National Snow and Ice - Annual 2020
U.S. Winter Snow Cover Extent Anomalies
Source: Rutgers Global Snow Lab
According to NOAA data analyzed by the Rutgers Global Snow Lab, the winter season (December 2019–February 2020), contiguous U.S. (CONUS) snow cover extent was 64,221 square miles below the 1981–2010 average and ranked as the 27th lowest in the 54-year period of record.
Snowfall during the 2019–2020 snow season was below average across the Sierra Nevada range, the coastal ranges, Cascades, the northern and central Plains, portions of the Great Lakes and across parts of the Mid-Atlantic and Northeast. In contrast, places such as Boulder, Colorado, experienced its snowiest season on record with 152 inches of snow. Caribou, Maine, also had significant snow during the 2019-2020 season receiving 146 inches and ranked ninth highest for any season on record.
December 2019 began with 41 percent of the CONUS covered by snow. By mid-month, snow cover peaked for December at 48.4 percent. Snow extended from the Intermountain West into the northern Plains and Great Lakes and from the central Plains to New England. Significant snow melt occurred near the beginning of January 2020, reducing the CONUS snow cover to 28 percent. A srong cold front traversed the continent mid-month and brought snowfall from the Texas Panhandle to New England and the maximum extent of snow for the month of February to 44 percent. Some of the coldest air of the season was felt across the northern Plains and Great Lakes during mid-February with temperatures 20 to 35 degrees below average. This air accompanied a cold front that brought snow accumulations from the central Plains to the Ohio Valley and into the Northeast. Snow cover rebounded back to 44 percent, matching the maximum extent of snow cover for the month.
March 31 Mountain Snow Water Equivalent
Melting of winter and spring mountain snowpack provides a crucial summer water source across much of the western United States. The total annual water budget for agriculture and human use in the mountainous West is highly dependent on the amount of snow melt that will occur in spring and is proportional to the amount of snow on the ground, which can be approximated by a measure of the snow water equivalent (SWE).

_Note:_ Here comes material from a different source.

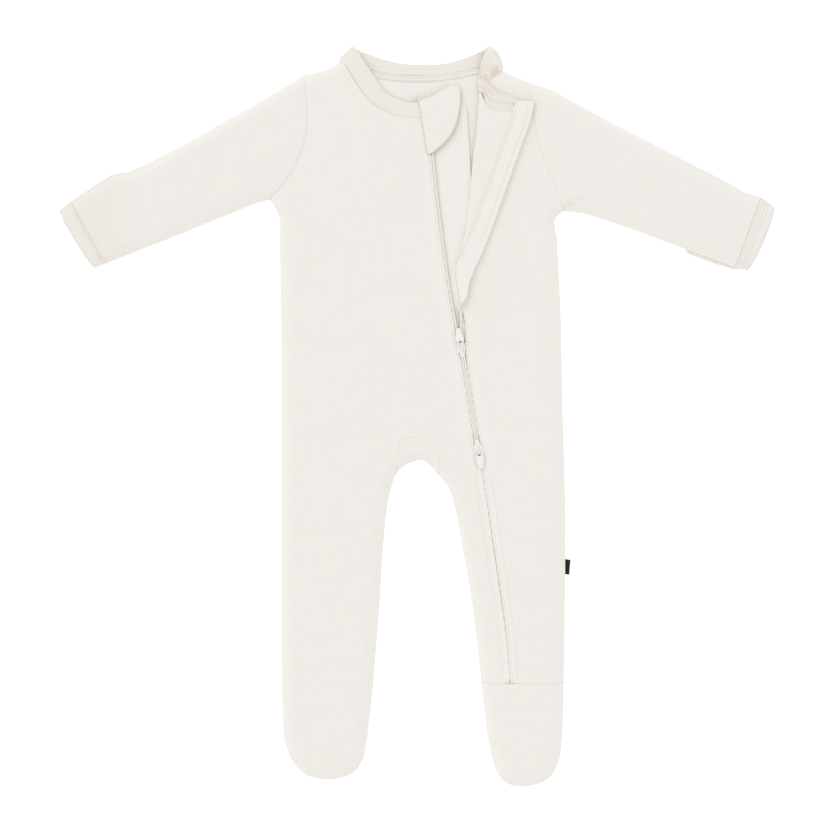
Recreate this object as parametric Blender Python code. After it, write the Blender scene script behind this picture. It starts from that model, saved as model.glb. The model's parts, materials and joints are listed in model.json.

By the end of March, SWE values were similar to those from the end of February, although precipitation received during March allowed for SWE values to increase across the Sierras, the Bitteroots, and the central Rockies. SWE conditions worsened across the Painted Desert of Arizona. Much of the West reported SWE values that were at least 75 percent of the median value and were above 100 percent across much of the Rockies.